The authors identify that with age the performance of athletes reduces. In as much as teams want to maintain some of the players for endorsement purposes, the particular economic viability of the sports industry has a long-term aspect to it and with the short life cycles of the athletes careers it may not be viable to apply economic principles in a matter that is identified to be of personal importance. It may, however, work to secure the revenues of future generations.
It is identified that what is currently needed is a quick solution to fix the reputation of the sports fraternity before some of the sports start losing their market value due to reduced fan satisfaction (McCormick & Tollison, 2001). The management of sports teams is also misrepresented in terms of financial preference, where it is identified that they are mainly drawn by the particular profits that they can make in the signing of sports contracts (Verbon, 2008).
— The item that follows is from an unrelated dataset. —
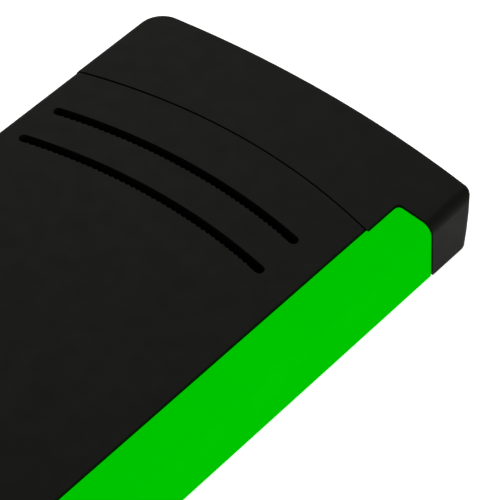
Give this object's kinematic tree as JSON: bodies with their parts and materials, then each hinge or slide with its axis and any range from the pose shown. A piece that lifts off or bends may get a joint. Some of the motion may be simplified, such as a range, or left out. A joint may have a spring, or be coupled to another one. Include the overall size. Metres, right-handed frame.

It is identified that the need to maintain a high number of loyal fans coincides with the particular aspect of endorsement profits as well as gate collection and these are actually some of the main concerns of sports managers.
Conclusion
The authors have presented a very solid case on sports economics by evaluating real data on the particular revenues of teams as well as individual sports personalities. Their arguments on the particular contracts that players as well as teams in general get into prove that there may be more financial matters in the sports fraternity than it is identified by those who identify talent as the main motivator of sports (Whitney, 2005).
This proves that the financial aspect of sports should not be ignored as it may be a bubble that is about to burst considering the recent over-commercialization of some sports. They identify that there may be a need to toughen the rules and regulations surrounding the management of spots to secure its viability and ensure fair play among the different stakeholders (Downward, Dawson & Dejonghe, 2009).